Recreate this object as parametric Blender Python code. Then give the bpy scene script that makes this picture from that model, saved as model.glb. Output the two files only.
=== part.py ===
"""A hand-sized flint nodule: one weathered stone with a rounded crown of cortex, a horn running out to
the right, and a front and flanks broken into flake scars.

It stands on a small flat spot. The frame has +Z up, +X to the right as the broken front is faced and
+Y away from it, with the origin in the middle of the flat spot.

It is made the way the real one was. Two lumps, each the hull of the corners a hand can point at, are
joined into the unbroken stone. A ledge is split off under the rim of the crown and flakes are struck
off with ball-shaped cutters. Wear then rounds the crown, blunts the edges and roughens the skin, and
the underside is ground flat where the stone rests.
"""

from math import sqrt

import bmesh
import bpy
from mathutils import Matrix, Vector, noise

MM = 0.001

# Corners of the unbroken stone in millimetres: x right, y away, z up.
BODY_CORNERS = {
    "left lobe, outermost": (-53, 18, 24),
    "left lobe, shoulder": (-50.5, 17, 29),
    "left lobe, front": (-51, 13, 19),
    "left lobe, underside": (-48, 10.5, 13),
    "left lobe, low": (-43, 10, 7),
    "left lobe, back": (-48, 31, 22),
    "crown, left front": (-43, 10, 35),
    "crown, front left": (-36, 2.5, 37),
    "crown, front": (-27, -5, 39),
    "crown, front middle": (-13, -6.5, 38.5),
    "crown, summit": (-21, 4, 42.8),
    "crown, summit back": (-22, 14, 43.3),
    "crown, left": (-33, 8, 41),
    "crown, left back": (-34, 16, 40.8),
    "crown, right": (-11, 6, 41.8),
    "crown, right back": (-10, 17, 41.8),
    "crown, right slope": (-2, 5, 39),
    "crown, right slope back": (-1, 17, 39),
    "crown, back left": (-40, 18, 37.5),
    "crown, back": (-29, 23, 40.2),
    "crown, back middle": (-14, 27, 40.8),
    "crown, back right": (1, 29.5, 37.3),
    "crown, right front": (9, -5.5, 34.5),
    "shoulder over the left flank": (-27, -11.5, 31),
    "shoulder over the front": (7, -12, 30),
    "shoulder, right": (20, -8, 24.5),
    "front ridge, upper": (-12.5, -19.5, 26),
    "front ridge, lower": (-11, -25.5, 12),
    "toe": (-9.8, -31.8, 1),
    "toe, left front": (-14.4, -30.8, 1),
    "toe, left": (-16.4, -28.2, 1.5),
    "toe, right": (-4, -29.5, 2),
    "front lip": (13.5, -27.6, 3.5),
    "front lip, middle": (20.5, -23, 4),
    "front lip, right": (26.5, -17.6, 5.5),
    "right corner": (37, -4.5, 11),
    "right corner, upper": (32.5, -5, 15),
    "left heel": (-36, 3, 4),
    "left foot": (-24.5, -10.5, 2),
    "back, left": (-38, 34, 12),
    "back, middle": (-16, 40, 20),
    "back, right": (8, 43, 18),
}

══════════

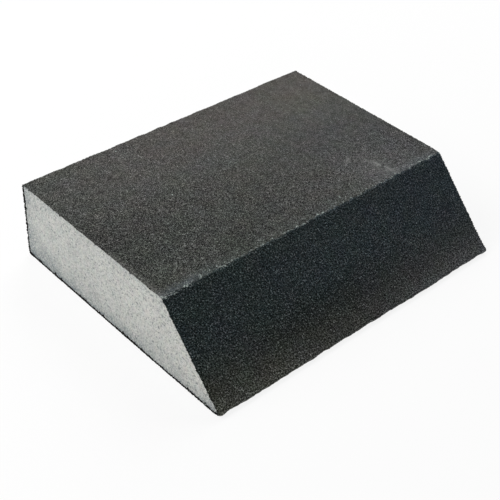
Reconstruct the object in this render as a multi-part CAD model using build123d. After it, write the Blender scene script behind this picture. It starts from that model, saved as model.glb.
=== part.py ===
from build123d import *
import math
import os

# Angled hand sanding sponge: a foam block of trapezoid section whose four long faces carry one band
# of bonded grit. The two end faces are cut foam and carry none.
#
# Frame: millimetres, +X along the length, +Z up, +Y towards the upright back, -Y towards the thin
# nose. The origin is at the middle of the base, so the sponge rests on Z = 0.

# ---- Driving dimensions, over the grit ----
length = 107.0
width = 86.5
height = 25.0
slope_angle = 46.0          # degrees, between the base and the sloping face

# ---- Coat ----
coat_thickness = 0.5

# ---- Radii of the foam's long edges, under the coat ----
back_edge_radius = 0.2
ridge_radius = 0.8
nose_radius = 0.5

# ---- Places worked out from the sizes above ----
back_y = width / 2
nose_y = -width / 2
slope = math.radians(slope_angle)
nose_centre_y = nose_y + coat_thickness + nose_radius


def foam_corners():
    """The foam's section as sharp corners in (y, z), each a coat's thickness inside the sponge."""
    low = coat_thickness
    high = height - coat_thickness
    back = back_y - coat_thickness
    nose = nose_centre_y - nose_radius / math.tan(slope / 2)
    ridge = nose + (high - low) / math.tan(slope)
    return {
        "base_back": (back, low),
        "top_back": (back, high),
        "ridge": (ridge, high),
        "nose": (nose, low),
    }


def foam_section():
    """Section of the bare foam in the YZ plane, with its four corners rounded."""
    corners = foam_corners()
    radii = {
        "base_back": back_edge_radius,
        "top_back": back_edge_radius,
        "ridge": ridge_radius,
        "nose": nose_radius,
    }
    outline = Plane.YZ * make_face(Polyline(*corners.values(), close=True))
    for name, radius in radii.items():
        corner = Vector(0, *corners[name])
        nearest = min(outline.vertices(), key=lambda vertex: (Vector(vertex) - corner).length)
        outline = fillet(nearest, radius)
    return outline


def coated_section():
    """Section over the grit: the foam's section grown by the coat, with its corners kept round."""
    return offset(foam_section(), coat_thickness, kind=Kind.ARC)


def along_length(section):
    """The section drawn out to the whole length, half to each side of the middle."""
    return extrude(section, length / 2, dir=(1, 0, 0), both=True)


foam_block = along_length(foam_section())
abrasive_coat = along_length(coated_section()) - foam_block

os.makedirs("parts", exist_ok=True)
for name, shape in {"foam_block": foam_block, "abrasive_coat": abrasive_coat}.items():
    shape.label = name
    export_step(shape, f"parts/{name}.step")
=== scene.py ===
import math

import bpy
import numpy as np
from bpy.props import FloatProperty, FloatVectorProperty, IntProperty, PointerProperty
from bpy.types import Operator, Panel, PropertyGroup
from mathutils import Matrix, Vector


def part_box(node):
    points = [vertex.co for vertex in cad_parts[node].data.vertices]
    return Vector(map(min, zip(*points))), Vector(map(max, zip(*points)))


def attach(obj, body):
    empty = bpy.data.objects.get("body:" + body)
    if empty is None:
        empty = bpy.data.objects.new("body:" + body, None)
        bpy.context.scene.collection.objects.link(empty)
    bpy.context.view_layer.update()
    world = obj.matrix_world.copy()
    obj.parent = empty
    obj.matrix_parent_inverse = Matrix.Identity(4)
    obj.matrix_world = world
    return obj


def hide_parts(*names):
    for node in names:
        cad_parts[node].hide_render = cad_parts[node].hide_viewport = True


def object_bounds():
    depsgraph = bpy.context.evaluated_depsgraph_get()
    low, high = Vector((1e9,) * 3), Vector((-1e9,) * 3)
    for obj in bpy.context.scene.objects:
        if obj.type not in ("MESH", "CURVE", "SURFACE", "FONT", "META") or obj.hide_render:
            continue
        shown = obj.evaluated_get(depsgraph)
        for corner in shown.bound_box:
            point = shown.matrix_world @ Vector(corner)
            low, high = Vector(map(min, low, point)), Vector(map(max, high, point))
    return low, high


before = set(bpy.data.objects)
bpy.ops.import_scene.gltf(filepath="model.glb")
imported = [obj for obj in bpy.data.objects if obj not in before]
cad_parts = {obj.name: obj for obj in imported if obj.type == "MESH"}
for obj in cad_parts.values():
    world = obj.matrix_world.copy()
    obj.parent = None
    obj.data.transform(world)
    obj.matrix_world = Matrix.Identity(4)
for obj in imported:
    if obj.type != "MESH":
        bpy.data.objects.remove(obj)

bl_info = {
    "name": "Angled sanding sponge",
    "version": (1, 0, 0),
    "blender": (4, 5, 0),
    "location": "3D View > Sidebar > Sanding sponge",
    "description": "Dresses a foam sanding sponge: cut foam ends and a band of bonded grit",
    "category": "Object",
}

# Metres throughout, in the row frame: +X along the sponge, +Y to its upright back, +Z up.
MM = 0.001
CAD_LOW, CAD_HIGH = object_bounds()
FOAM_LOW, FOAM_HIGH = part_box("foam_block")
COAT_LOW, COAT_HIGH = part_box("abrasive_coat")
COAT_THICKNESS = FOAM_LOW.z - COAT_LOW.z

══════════

Required task → Extract exactly the run of lines beginning at the line with "foam_block = along_length(foam_section())" and ending at the line with "bpy.context.scene.collection.objects.link(empty)", including both ends and nothing beyond them.

Solution to this exercise →
foam_block = along_length(foam_section())
abrasive_coat = along_length(coated_section()) - foam_block

os.makedirs("parts", exist_ok=True)
for name, shape in {"foam_block": foam_block, "abrasive_coat": abrasive_coat}.items():
    shape.label = name
    export_step(shape, f"parts/{name}.step")
=== scene.py ===
import math

import bpy
import numpy as np
from bpy.props import FloatProperty, FloatVectorProperty, IntProperty, PointerProperty
from bpy.types import Operator, Panel, PropertyGroup
from mathutils import Matrix, Vector


def part_box(node):
    points = [vertex.co for vertex in cad_parts[node].data.vertices]
    return Vector(map(min, zip(*points))), Vector(map(max, zip(*points)))


def attach(obj, body):
    empty = bpy.data.objects.get("body:" + body)
    if empty is None:
        empty = bpy.data.objects.new("body:" + body, None)
        bpy.context.scene.collection.objects.link(empty)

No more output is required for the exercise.